(Modeling code records)
* Start *

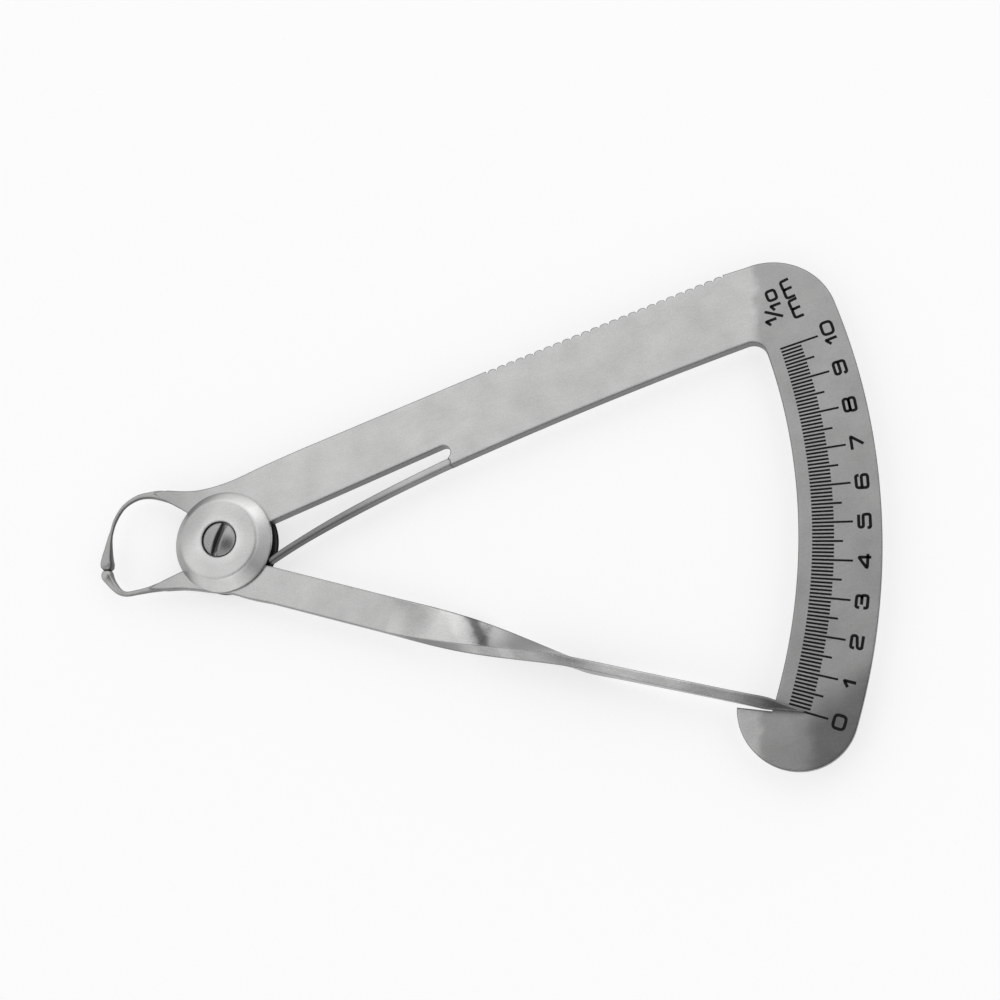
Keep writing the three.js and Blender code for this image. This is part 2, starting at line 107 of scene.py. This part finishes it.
class Ink:
    def __init__(self):
        self.verts, self.faces = [], []

    def strip(self, left, right, closed=False):
        n, base = len(left), len(self.verts)
        for a, b in zip(left, right):
            self.verts += [(*a, INK_TOP), (*b, INK_TOP), (*b, INK_BOTTOM), (*a, INK_BOTTOM)]
        for i in range(n if closed else n - 1):
            p, q = base + 4 * i, base + 4 * ((i + 1) % n)
            for k in range(4):
                self.faces.append((p + k, q + k, q + (k + 1) % 4, p + (k + 1) % 4))
        if not closed:
            self.faces.append(tuple(base + k for k in (0, 1, 2, 3)))
            self.faces.append(tuple(base + 4 * (n - 1) + k for k in (3, 2, 1, 0)))

    def stroke(self, points, width, place, radius=0.0, closed=False):
        """A strip of that width along the points, with round corners. Place puts a point on the plate."""
        path = rounded([np.array(p, float) for p in points], radius, closed)
        left, right = [], []
        n = len(path)
        for i, p in enumerate(path):
            before = path[(i - 1) % n] if closed or i else p
            after = path[(i + 1) % n] if closed or i < n - 1 else p
            way = unit(unit(p - before) + unit(after - p))
            side = np.array([-way[1], way[0]]) * width / 2
            stretch = 1 / max(0.5, abs(way @ unit(after - p if i < n - 1 or closed else p - before)))
            left.append(place(p + side * stretch))
            right.append(place(p - side * stretch))
        self.strip(left, right, closed)


def rounded(points, radius, closed):
    """The path with each corner turned into a short curve of that radius."""
    n = len(points)
    path = []
    for i, p in enumerate(points):
        if not closed and i in (0, n - 1):
            path.append(p)
            continue
        a, b = points[i - 1], points[(i + 1) % n]
        u, v = unit(a - p), unit(b - p)
        half = math.acos(max(-1.0, min(1.0, u @ v))) / 2
        cut = min(radius / math.tan(half), 0.48 * np.hypot(*(a - p)), 0.48 * np.hypot(*(b - p)))
        if cut < SMALLEST_CUT:
            path.append(p)
            continue
        for t in np.linspace(0, 1, CORNER_STEPS):
            path.append((1 - t) ** 2 * (p + u * cut) + 2 * t * (1 - t) * p + t * t * (p + v * cut))
    return path


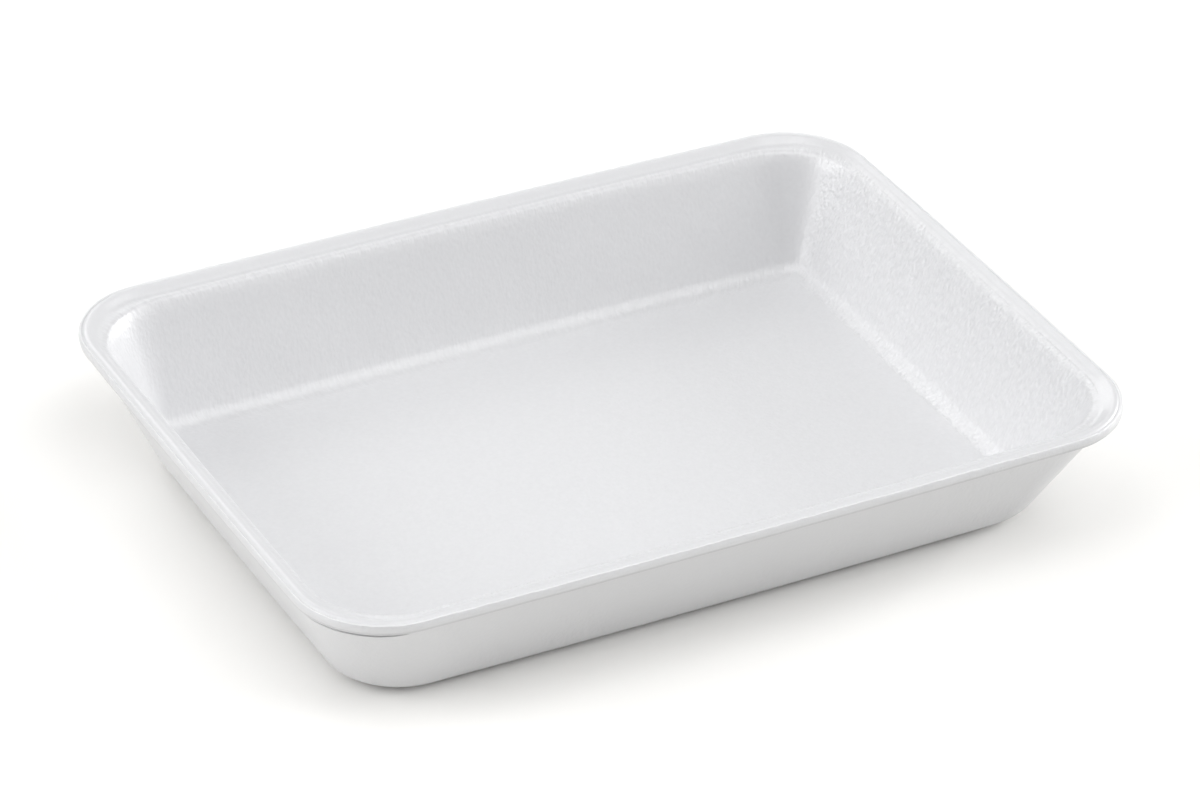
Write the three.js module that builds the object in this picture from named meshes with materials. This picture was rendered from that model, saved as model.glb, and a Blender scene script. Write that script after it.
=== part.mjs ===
// An empty white foam tray, the shallow kind that food is packed and sold in.
// Millimetres, +Z up. The origin is the middle of the flat underside, the long sides run along X.
//
// The tray is one formed sheet of foam. Its section is drawn once, for a long side, as a line that
// starts at the edge of the flat underside, climbs the outside wall, goes over the rim and comes
// down the inside wall to the edge of the flat floor. That line is carried round a rectangle with
// round corners and slightly bowed sides, and two flat faces close the underside and the floor.
import * as THREE from 'three';

// Overall size, over the rim.
const LENGTH = 230;
const WIDTH = 172;
const HEIGHT = 36;
const FOAM = 4.1;

// Walls. An inset is how far inside the rim's outer edge something is, on a long side.
const OUTSIDE_LEAN = THREE.MathUtils.degToRad(27.6);
const INSIDE_LEAN = THREE.MathUtils.degToRad(26.3);
const FLOOR_EDGE_INSET = 25.8;
// The strip of flat between a fillet's end and that edge, so that the two stay apart.
const FLAT_MARGIN = 0.1;
const INSIDE_FILLET = 5.3;
const OUTSIDE_FILLET = INSIDE_FILLET + FOAM;
// The short walls are a little steeper, so every inset is this much of the long side's.
const SHORT_SIDE_SHARE = 0.85;

// Rim, from the outside in: a low upright lip, a round shoulder, a shallow valley, and a bead whose
// soft side leads into the wall.
// A depth is how far below the rim's top something is.
const LIP_HEIGHT = 3.1;
const LIP_OVERHANG = 3.4;
const LIP_TUCK = 0.4;
const LIP_BULGE_DEPTH = 1.2;
const TRIM_EDGE_INSET = 0.6;
const TRIM_EDGE_DEPTH = 0.5;
const SHOULDER_INSET = 2.5;
// The rounding takes this off the shoulder again, so that its crest ends at the full height.
const SHOULDER_RISE = 0.43;
const VALLEY_INSET = 4.6;
const VALLEY_DEPTH = 2.3;
const BEAD_INSET = 6.9;
const BEAD_DEPTH = 1.95;
const BEAD_SIDE_DEPTH = 4;

// How much of the two lines that meet at a corner of the section its rounding takes.
const WALL_TOP_ROUNDING = 0.7;
const LIP_EDGE_ROUNDING = 0.45;
const LIP_BULGE_ROUNDING = 0.6;
const SHOULDER_ROUNDING = 1.5;
const VALLEY_ROUNDING = 1;
const BEAD_ROUNDING = 1.1;
const BEAD_SIDE_ROUNDING = 1.5;

// Corner radii in plan. Each corner tightens on its way down to the floor.
const RIM_CORNER = 24;
const WALL_TOP_CORNER = 23;
const BASE_CORNER = 18;
const VALLEY_CORNER = 22.4;
const BEAD_CORNER = 21.4;
const BEAD_SIDE_CORNER = 20.4;
const FLOOR_CORNER = 4.5;

// How far the middle of a side stands out from a straight line between its corners.
const LONG_SIDE_BOW = 0.6;
const SHORT_SIDE_BOW = 0.35;

// Faceting.
const CORNER_STEPS = 10;
const LONG_SIDE_STEPS = 6;
const SHORT_SIDE_STEPS = 5;
const FILLET_STEPS = 6;
const RIM_STEPS = 4;
const EDGE_STEPS = 2;
const WALL_STEPS = 3;
const TALL_STRETCH = HEIGHT / 3;

// A corner of the section: its inset, the corner radius in plan of the outline through it, its
// height, how far its rounding reaches along both lines, and the rounding's steps.
function corner(inset, cornerRadius, height, reach = 0, steps = 0) {
  return { point: new THREE.Vector3(inset, cornerRadius, height), reach, steps };
}

// How far a fillet of this radius reaches from the foot of a leaning wall.
function filletReach(radius, lean) {
  return radius * Math.tan((Math.PI / 2 - lean) / 2);
}

// The outside of the wall, from the edge of the flat underside up to where the rim hangs over it.
function outsideCorners() {
  const reach = filletReach(OUTSIDE_FILLET, OUTSIDE_LEAN);
  const foot = FLOOR_EDGE_INSET - reach - FLAT_MARGIN;
  const topInset = LIP_TUCK + LIP_OVERHANG;
  const topHeight = (foot - topInset) / Math.tan(OUTSIDE_LEAN);
  return [
    corner(FLOOR_EDGE_INSET, BASE_CORNER, 0),
    corner(foot, BASE_CORNER, 0, reach, FILLET_STEPS),
    corner(topInset, WALL_TOP_CORNER, topHeight, WALL_TOP_ROUNDING, EDGE_STEPS),
  ];
}

// The rim, from the lower edge of the lip over the shoulder to the bottom of the valley.
function rimCorners() {
  const tuck = [LIP_TUCK, RIM_CORNER - LIP_TUCK, HEIGHT - LIP_HEIGHT];
  const trim = [TRIM_EDGE_INSET, RIM_CORNER - TRIM_EDGE_INSET, HEIGHT - TRIM_EDGE_DEPTH];
  const shoulder = [SHOULDER_INSET, RIM_CORNER - SHOULDER_INSET, HEIGHT + SHOULDER_RISE];
  return [
    corner(...tuck, LIP_EDGE_ROUNDING, EDGE_STEPS),
    corner(0, RIM_CORNER, HEIGHT - LIP_BULGE_DEPTH, LIP_BULGE_ROUNDING, EDGE_STEPS),
    corner(...trim),
    corner(...shoulder, SHOULDER_ROUNDING, RIM_STEPS),
    corner(VALLEY_INSET, VALLEY_CORNER, HEIGHT - VALLEY_DEPTH, VALLEY_ROUNDING, RIM_STEPS),
  ];
}

// The inside of the wall, from the bead at its top down to the edge of the flat floor.
function insideCorners() {
  const reach = filletReach(INSIDE_FILLET, INSIDE_LEAN);
  const foot = FLOOR_EDGE_INSET - reach - FLAT_MARGIN;
  const sideHeight = HEIGHT - BEAD_SIDE_DEPTH;
  const sideInset = foot - (sideHeight - FOAM) * Math.tan(INSIDE_LEAN);
  return [
    corner(BEAD_INSET, BEAD_CORNER, HEIGHT - BEAD_DEPTH, BEAD_ROUNDING, RIM_STEPS),
    corner(sideInset, BEAD_SIDE_CORNER, sideHeight, BEAD_SIDE_ROUNDING, EDGE_STEPS),
    corner(foot, FLOOR_CORNER, FOAM, reach, FILLET_STEPS),
    corner(FLOOR_EDGE_INSET, FLOOR_CORNER, FOAM),
  ];
}

// The section as points in order: straight stretches between corners, each corner rounded off.
function sectionPoints() {
  const corners = [...outsideCorners(), ...rimCorners(), ...insideCorners()];
  const points = [];
  corners.forEach(({ point, reach, steps }, index) => {
    if (reach === 0) {
      points.push(point);
      return;
    }
    const before = corners[index - 1].point;
    const after = corners[index + 1].point;
    const start = point.clone().addScaledVector(before.clone().sub(point).normalize(), reach);
    const end = point.clone().addScaledVector(after.clone().sub(point).normalize(), reach);
    points.push(...new THREE.QuadraticBezierCurve3(start, point, end).getPoints(steps));
  });
  return points.flatMap((point, index) => stretchTo(points[index - 1], point));
}

// The points that lead from one section point to the next: more than one only on a tall wall.
function stretchTo(previous, point) {
  if (!previous || Math.abs(point.z - previous.z) < TALL_STRETCH) return [point];
  return new THREE.LineCurve3(previous, point).getPoints(WALL_STEPS).slice(1);
}

// An arc in plan without its last point, which is the first one of the next arc.
function arc(centreX, centreY, radius, from, to, steps) {
  return new THREE.EllipseCurve(centreX, centreY, radius, radius, from, to).getPoints(steps).slice(0, -1);
}

// The rectangle with round corners and bowed sides on which one section point travels.
// Each side is a very flat arc, and it runs into the corner arcs without a kink.
function outline({ x: inset, y: cornerRadius, z: height }) {
  const halfLength = LENGTH / 2 - inset * SHORT_SIDE_SHARE;
  const halfWidth = WIDTH / 2 - inset;
  const centreX = halfLength - cornerRadius - SHORT_SIDE_BOW;
  const centreY = halfWidth - cornerRadius - LONG_SIDE_BOW;
  const longRadius = (centreX ** 2 + LONG_SIDE_BOW ** 2) / (2 * LONG_SIDE_BOW);
  const shortRadius = (centreY ** 2 + SHORT_SIDE_BOW ** 2) / (2 * SHORT_SIDE_BOW);
  const longSwing = Math.asin(centreX / longRadius);
  const shortSwing = Math.asin(centreY / shortRadius);
  const points = [];
  for (const side of [0, Math.PI]) {
    const way = Math.cos(side);
    const nextSide = side + Math.PI;
    const longSide = side + Math.PI / 2;
    const shortX = way * (halfLength - cornerRadius - shortRadius);
    const longY = way * (halfWidth - cornerRadius - longRadius);
    const arcs = [
      [shortX, 0, shortRadius + cornerRadius, side - shortSwing, side + shortSwing, SHORT_SIDE_STEPS],
      [way * centreX, way * centreY, cornerRadius, side + shortSwing, longSide - longSwing, CORNER_STEPS],
      [0, longY, longRadius + cornerRadius, longSide - longSwing, longSide + longSwing, LONG_SIDE_STEPS],
      [-way * centreX, way * centreY, cornerRadius, longSide + longSwing, nextSide - shortSwing, CORNER_STEPS],
    ];
    points.push(...arcs.flatMap((values) => arc(...values)));
  }
  return points.map((point) => new THREE.Vector3(point.x, point.y, height));
}

// One closed skin: a band of quads from each outline to the next, and a fan on each flat face.
function traySkin() {
  const loops = sectionPoints().map(outline);
  const around = loops[0].length;
  const lastLoop = loops.length - 1;
  const underside = loops.length * around;
  const floor = underside + 1;
  const points = [...loops.flat(), new THREE.Vector3(0, 0, 0), new THREE.Vector3(0, 0, FOAM)];
  const faces = [];
  for (let step = 0; step < around; step += 1) {
    const next = (step + 1) % around;
    faces.push(underside, next, step);
    for (let loop = 0; loop < lastLoop; loop += 1) {
      const low = loop * around;
      const high = low + around;
      faces.push(low + step, low + next, high + next);
      faces.push(low + step, high + next, high + step);
    }
    faces.push(floor, lastLoop * around + step, lastLoop * around + next);
  }
  const geometry = new THREE.BufferGeometry().setFromPoints(points);
  geometry.setIndex(faces);
  geometry.computeVertexNormals();
  return geometry;
}

function buildTray() {
  const foam = new THREE.MeshStandardMaterial({ color: 0xf2f2f5, roughness: 0.55, metalness: 0 });
  const tray = new THREE.Mesh(traySkin(), foam);
  tray.name = 'tray';
  return tray;
}

const group = new THREE.Group();
group.add(buildTray());

export default group;
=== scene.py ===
"""A white foam food tray on a pale table.

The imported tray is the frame. One finer skin stands for it: the same section, carried round the
same rectangle with round corners, and worked out as whole arrays. Lengths are in millimetres until
a mesh is made, and a direction round the tray runs anticlockwise from the middle of the +X side.
"""
import math

import bpy
import numpy as np
from mathutils import Matrix, Vector


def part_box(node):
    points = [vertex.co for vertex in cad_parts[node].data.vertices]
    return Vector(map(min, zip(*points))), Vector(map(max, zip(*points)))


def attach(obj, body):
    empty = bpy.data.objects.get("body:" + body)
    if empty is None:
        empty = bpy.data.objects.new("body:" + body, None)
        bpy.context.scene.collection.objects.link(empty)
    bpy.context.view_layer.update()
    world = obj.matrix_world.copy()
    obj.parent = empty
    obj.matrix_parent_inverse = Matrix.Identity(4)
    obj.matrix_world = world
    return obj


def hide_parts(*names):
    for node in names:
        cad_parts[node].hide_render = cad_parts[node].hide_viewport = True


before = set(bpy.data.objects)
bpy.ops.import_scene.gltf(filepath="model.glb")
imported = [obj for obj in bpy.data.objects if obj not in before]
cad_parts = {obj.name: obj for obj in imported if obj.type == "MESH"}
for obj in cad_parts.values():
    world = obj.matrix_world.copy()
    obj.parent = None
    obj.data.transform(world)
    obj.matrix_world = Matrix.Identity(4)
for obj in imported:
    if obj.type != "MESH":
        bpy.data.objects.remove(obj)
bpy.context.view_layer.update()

MM = 0.001
TINY = 1e-9

# Overall size, over the rim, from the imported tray.
low_corner, high_corner = (np.array(corner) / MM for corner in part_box("tray"))
LENGTH, WIDTH, HEIGHT = high_corner - low_corner

# Walls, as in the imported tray. An inset is how far inside the rim's outer edge something is, on a
# long side.
FOAM = 4.1
OUTSIDE_LEAN = math.radians(27.6)
INSIDE_LEAN = math.radians(26.3)
FLOOR_EDGE_INSET = 25.8
INSIDE_FILLET = 5.3
OUTSIDE_FILLET = INSIDE_FILLET + FOAM
# The strip of flat between a fillet's end and that edge, so that the two stay apart.
FLAT_MARGIN = 0.1
# The short walls are a little steeper, so every inset is this much of the long side's.
SHORT_SIDE_SHARE = 0.85

# Rim, from the outside in. A depth is how far below the rim's top something is.
LIP_HEIGHT = 3.1
LIP_OVERHANG = 3.4
LIP_TUCK = 0.4
LIP_BULGE_DEPTH = 1.3
FIN_INSET = 0.6
FIN_DEPTH = 0.5
FIN_WIDTH = 0.28
GROOVE_SETBACK = 1.9 * FIN_WIDTH
GROOVE_DEPTH = 0.18
SHOULDER_INSET = 2.5
# The rounding takes a rise off the shoulder again, so that its crest ends near the full height.
SHOULDER_RISE = 0.5
SHORT_SIDE_SHOULDER_RISE = 0.37
VALLEY_INSET = 4.6
VALLEY_DEPTH = 2.3
SHORT_SIDE_VALLEY_DEPTH = 1.05
BEAD_INSET = 6.9
BEAD_DEPTH = 1.95
BEAD_SIDE_DEPTH = 4.0

# How far each rounding of the section reaches along the two lines that meet there.
WALL_TOP_ROUNDING = 0.9
LIP_EDGE_ROUNDING = 0.5
LIP_BULGE_ROUNDING = 0.8
FIN_ROUNDING = 0.06
GROOVE_ROUNDING = 0.1
SHOULDER_ROUNDING = 1.3
VALLEY_ROUNDING = 1.0
BEAD_ROUNDING = 1.1
BEAD_SIDE_ROUNDING = 1.5

# Corner radii in plan. Each corner tightens on its way down to the floor.
RIM_CORNER = 24.0
WALL_TOP_CORNER = 23.0
BASE_CORNER = 18.0
VALLEY_CORNER = 22.4
BEAD_CORNER = 21.4
BEAD_SIDE_CORNER = 20.4
FLOOR_CORNER = 4.5

# How far the middle of a side stands out from a straight line between its corners.
LONG_SIDE_BOW = 0.6
SHORT_SIDE_BOW = 0.35

# Uneven hand of the forming press: the sheet swells a little, in broad waves and finer ones.
SWELL = 0.09
SWELL_SIZE = 34.0
FINE_SWELL_SIZE = SWELL_SIZE / 3.1
FINE_SWELL_SHARE = 0.35

# The fin's teeth come and go in longer stretches. Heights are shares of its rise.
FIN_RISE = 0.12
FIN_TOOTH_SIZE = 3.4
FIN_STRETCH_SIZE = 21.0
FIN_MEAN = 0.35
FIN_TOOTH = 0.5
FIN_STRETCH = 0.35
FIN_LOWEST = -0.4
FIN_HIGHEST = 1.2

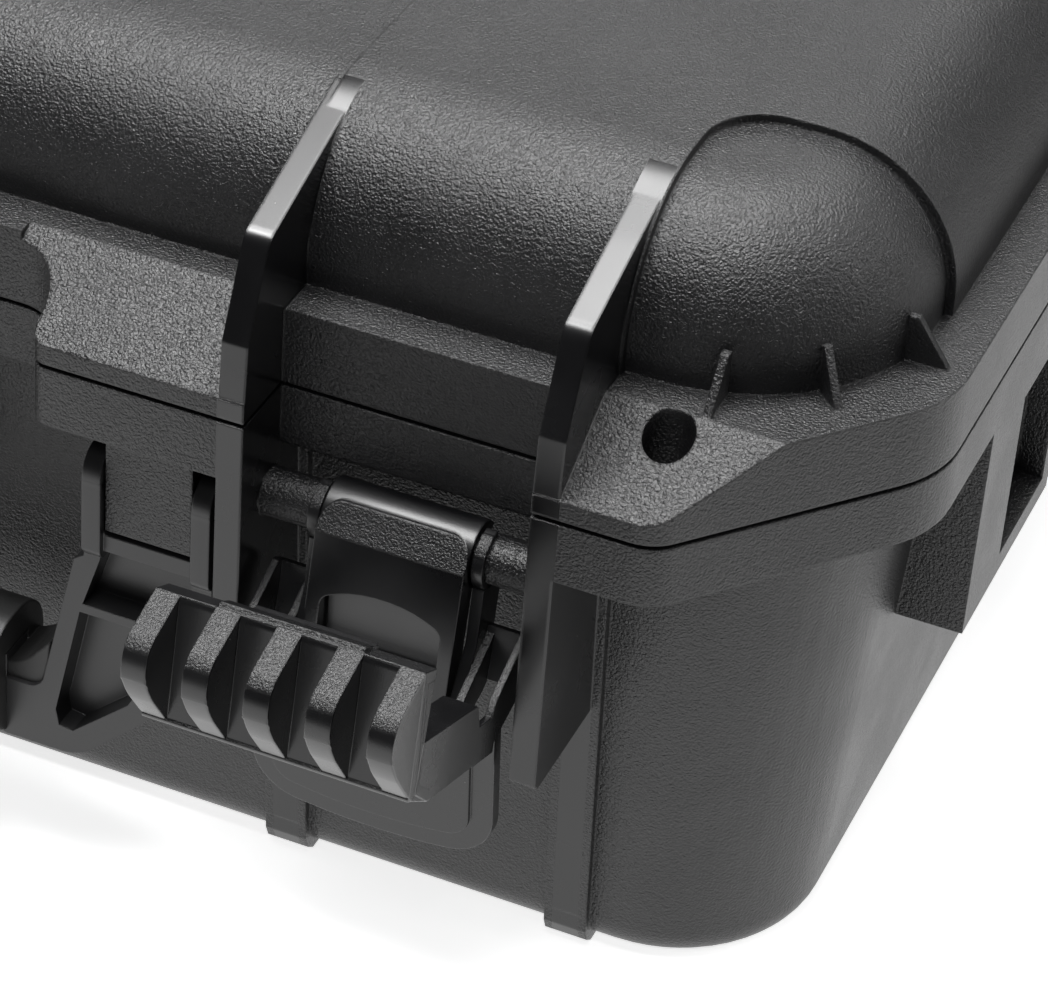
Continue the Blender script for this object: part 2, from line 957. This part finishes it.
        # The curved tail under the bar, which the outer wall, fin, tie and web all end in
        tail, belly, sole = (-2.0, -18.0), (2.5, -26.0), (toe_out - 0.4, -29.4)
        arm = [
            (self.claw_top[0] - 0.6, -3.8), (end_out, end), (end_out - 1.2, end - 5.4),
            (end_out - 1.4, -28.3), (heel_out, heel), (self.claw_foot[0] - 1.0, -13.5),
        ]
        outer_wall = [
            (end_out + 1.0, end - 5.3), (17.0, -22.0), (toe_out, -19.6), (2.0, back + 1.6),
            (back_out, back), tail, belly, sole, (toe_out, toe), (end_out + 1.0, -27.8),
        ]
        fin = [
            (back_out, back), (toe_out, -22.8), (end_out, -27.4), (toe_out, toe + 0.4),
            sole, belly, tail,
        ]
        tie = [(back_out, back), (back_out + 1.5, back + 0.4), (3.6, -25.0), belly, tail]
        web = [(-4.4, -4.4), (4.4, -4.4), (6.0, -16.0), sole, belly, tail]
        parts = []
        for side in SIDES:
            width = self._span(side, self.claw_half - self.arm_width, self.claw_half)
            wall = self._span(side, self.claw_half - self.fin_wall, self.claw_half - 0.15)
            inner = self._span(side, fin_in, fin_in + self.fin_wall)
            joined = self._span(side, fin_in, self.claw_half - 0.2)
            ear = self._span(side, self.ear_in, self.ear_in + self.ear_wall)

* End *

→ Task
In the entries above, find each line with the word "data" and show it.

→ Written answer
    points = [vertex.co for vertex in cad_parts[node].data.vertices]
    empty = bpy.data.objects.get("body:" + body)
        empty = bpy.data.objects.new("body:" + body, None)
before = set(bpy.data.objects)
imported = [obj for obj in bpy.data.objects if obj not in before]
    obj.data.transform(world)
        bpy.data.objects.remove(obj)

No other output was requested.